Friday, March 18, 2011

Negative Energy


photo: Diablo Canyon nuclear power plant, California coast

That the news concerning the Japanese nuclear power plants is not greatly worse today counts as a positive development, while nuclear power in the U.S. is becoming a real topic.

On Friday, it was learned that workers at the Diablo Canyon nuclear plant didn't know an emergency water pump to cool reactors wasn't working--for the past 18 months. This is only one of the known problems or "near-misses" at normally tight-lipped nuclear facilities. Diablo Canyon is also of concern because of its position on the California coast, in an earthquake prone zone. Especially since as Newsweek speculates, there have been major earthquakes recently on three corners of the Pacific plate--the only corner left is the San Andreas fault under San Francisco. But relationships between quakes are poorly understood. There are other places more or less due, including up here in far northern California, where the offshore triple junction of plates will someday produce a quake as powerful as the one in Japan. It may affect Pacific northwest cities like Seattle.

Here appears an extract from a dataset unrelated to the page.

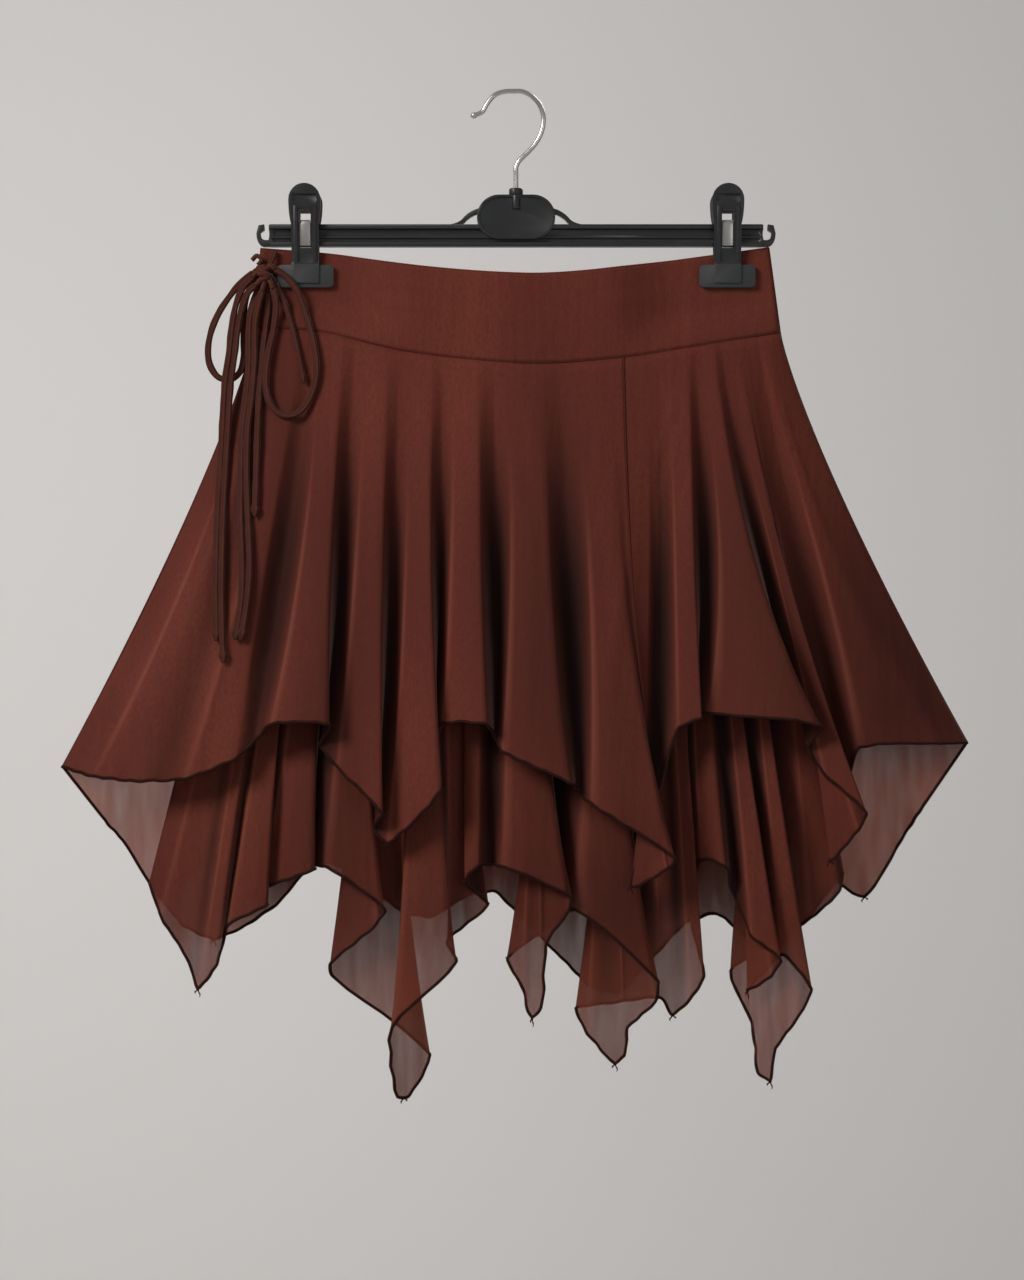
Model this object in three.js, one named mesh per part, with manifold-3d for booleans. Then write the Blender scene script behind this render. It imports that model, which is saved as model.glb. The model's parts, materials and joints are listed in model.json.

While the federal government is conducting some sort of review of nuclear plants, the Onion published one of its satirical articles that is nearly identical to the real thing: "Responding to the ongoing nuclear crisis in Japan, officials from the Nuclear Regulatory Commission sought Thursday to reassure nervous Americans that U.S. reactors were 100 percent safe and posed absolutely no threat to the public health as long as no unforeseeable system failure or sudden accident were to occur."

Meanwhile, assessment continues on the Japan situation, including these details that distinguish the Japan plant from the most catastrophic accident so far, Chernobyl. Meanwhile Climate Post reveals: According to a diplomatic cable leaked by WikiLeaks, the International Atomic Energy Agency had warned Japan more than two years ago its safety measures were out of date, and that strong earthquakes would pose “serious problems” for their nuclear reactors.

And while the earthquake and tsunami caused as yet unknown damage to these plants and set in motion the disaster now unfolding, Japan's wind power farms are doing just fine.

Finally, for those who thought bringing up the nuclear disinformation of the 50s was over the top--those bad old days when a U.S. official claimed that radiation sickness was a pleasant way to die, and pet scientists claimed fallout is harmless and even good for you, may I present Ann Coulter who refused to say that even any of the nuke plant workers in Japan were in danger, and asserted that radiation is good for you.